The Dynamics of Publication on Stone in Democracies and Oligarchies

ancient greek inscription

SupervisorsProfessor Rosalind Thomas, and Professor Nikolaos Papazarkadas, Faculty of Classics

Project outline

In ancient Greece, the most striking form of ‘publication’ of texts was the stone inscription, which literally ‘made public’ various forms of text on stone in a public place.  Inscriptions lie at the core of many – but not all – Greek communities, and the habit of inscribing has been called the ‘epigraphic habit’ (Macmullen), to underline that it is culturally and politically determined.  Some city-states published laws and city decrees on stone extensively.  These form fundamental evidence for the historian, but much more thought can be devoted to the nature of this type of publication and its implications for the forming of a political community.  The fact that important public documents were inscribed on stone in many cities leaves the modern enquirer with an extremely rich body of evidence: at the core lie ideals of public proof, accountability and public knowledge, and not only in democracies. This can challenge certain modern assumptions about accountability.

The democratic impetus for this form of publication has been most discussed for classical Athens, 5-4th.c. B.C. (Hedrick 1999 on ‘disclosure formulae’, Thomas 1992, Liddell), but there is not complete consensus that democratic accountability was the main or only explanation for the numerous Athenian inscriptions.  There remain other questions also: how far were certain documents set up for civic, democratic purposes, how far for accountability before the gods; why were accounts often inscribed extravagantly and at length, and how do these inscriptions compare with other civic documents on stone, and other display purposes.  Furthermore, a strand of modern scholarship stresses the presence of all important civic documents in the archives (on wood or papyrus), and claims that they were easily accessible (Sickinger): this implicitly modernizing view leaves the nature and purpose of the huge stone inscriptions even more striking, and requiring renewed examination. New evidence for documents on bronze tablets (Argos, Thebes) is also thought-provoking The symbolic value of having public documents visible on stone also deserves more research, as does the question of how far inscriptions validate the law, decree or treaty by their very existence, and for how long.  For all these questions, the placing and appearance as well as written content need examining.
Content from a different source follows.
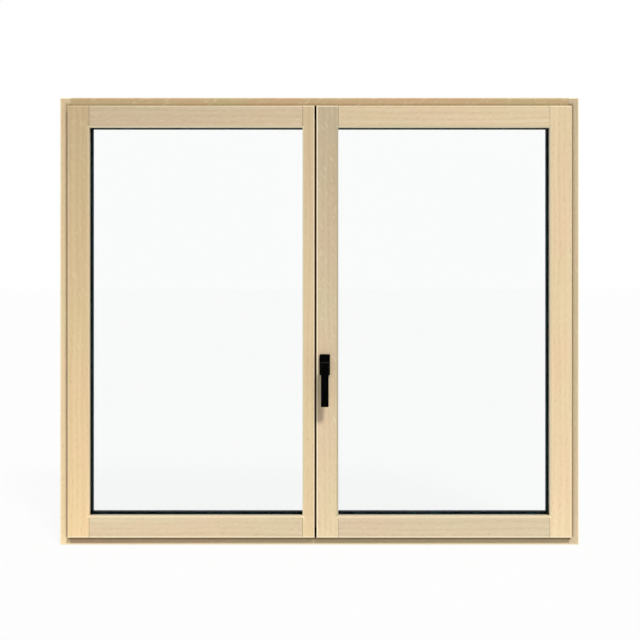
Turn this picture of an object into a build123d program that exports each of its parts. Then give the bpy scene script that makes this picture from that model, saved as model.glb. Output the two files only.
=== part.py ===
from build123d import *
from dataclasses import dataclass
import os

# Two-sash window in oak with an outdoor skin of aluminium. All sizes are in millimetres.
# X runs along the width and Z up. The indoor side faces -Y and the outdoor side +Y.
# The origin is at the middle of the frame's bottom face, halfway through the frame's depth.

# Outer frame
window_width = 1500.0
window_height = 1292.0
frame_depth = 68.0
frame_reveal = 24.5
frame_edge_round = 3.0

# Sashes
sash_depth = 68.0
sash_face = 63.0
lip_width = 17.0
lip_thickness = 18.0
lip_gap = 3.0
hardware_gap = 11.0
middle_seal_gap = 4.0
outer_part_depth = 26.0
outer_part_start = 34.0
outer_gap = 5.0
sash_edge_round = 3.0
glass_bevel = 5.0
overrun = 1.0
joint_groove_width = 0.8
joint_groove_depth = 0.8

# Meeting of the two sashes, where the right one closes over the left one
sight_line_half = 51.5
meeting_offset = 2.5
meeting_gap = 5.5
gap_block_clearance = 0.5
gap_block_thickness = 9.0
gap_block_top = 36.0
gap_block_bottom = 26.0

# Glazing, from the indoor side outwards
glass_rebate = 18.0
glass_stop_depth = 22.0
inner_gasket = 3.0
pane_thickness = 4.0
cavity = 14.0
outer_gasket = 5.0
glass_clearance = 5.0
spacer_height = 12.0
gasket_cover = 11.0
strip_corner_gap = 0.3
block_length = 100.0
block_inset = 70.0

# Seals between the frame and the sashes
overlap_seal_width = 4.5
overlap_seal_inset = 1.0
middle_seal_width = 6.0
seal_stem_width = 2.5
seal_stem_depth = 6.0

# Aluminium covers and their clips
sheet = 2.0
frame_cover_depth = 16.0
frame_cover_inset = 1.0
frame_cover_lap = 12.0
frame_cover_stand = 2.0
cover_fit = 0.3
sash_cover_depth = 23.0
sash_cover_inset = 2.0
sash_cover_stand = 2.0
cover_foot = 12.0
cover_edge_round = 1.2
clip_length = 30.0
clip_width = 6.0
broad_clip_width = 18.0
clip_spacing = 280.0
clip_end = 120.0

# Corner joints of the wood
tenon_thickness = 12.0
tenon_margin = 4.0
tenon_stop = 6.0

# Fixing holes through the jambs
fixing_hole_radius = 3.0
fixing_hole_y = -22.0
fixing_spacing = 510.0

# Drainage of the outer frame's bottom cover
weep_count = 3
weep_spacing = 420.0
weep_width = 28.0
weep_height = 6.0
weep_level = 16.0
weep_cap_width = 38.0
weep_cap_height = 12.0
weep_cap_depth = 6.0
weep_cap_wall = 1.2
weep_cap_slope = 3.0
weep_cap_round = 1.5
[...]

It is also time to move beyond Athens and its particularly democratic ideals to extend discussion.  With many more inscriptions appearing from other cities, and certain large corpora published or about to be published (Boiotia, Thebes, Argos), the time is ripe to investigate what kind of political community – if any – is conveyed by the public inscriptions elsewhere than Athens. And what are the implications of a city-state whose public inscriptions consist mainly of honours to individuals? Recent work on Thebes, for instance (Papazarkadas 2016), suggests further elaborations of the epigraphic habit, and this meshes in interesting ways with the question about political community. The late classical/early Hellenistic phenomenon of the archive wall – a wall of selected documents published on stone – is also prime evidence for this question.  A sub-section of this concerns what we may call ‘prestige inscriptions’: inscriptions of very high quality and high visibility, carefully created with superb workmanship and elegance.  Where do we tend to find these and why were some inscriptions treated so expensively, while others were not?

While Benedict Anderson claimed for the modern world that a public sphere depended on print readers, we should ask how far public inscriptions conveyed a sense of the ‘public sphere’ for many (or most) Greek cities, and if so, what kind of public sphere.  This holds whether or not public inscriptions were read merely by select individuals, or read aloud, or mainly seen as monuments.

The increasing digitization of certain epigraphic corpora makes this research far easier for some areas (Epidoc). The Classics Faculty’s Epigraphic seminar, and  CSAD, form a focus for research on inscriptions; and the Workshop for Manuscripts and Text Cultures, run from Queens College Oxford specializes particularly in stimulating comparative work on writing cultures of the Middle and Far East.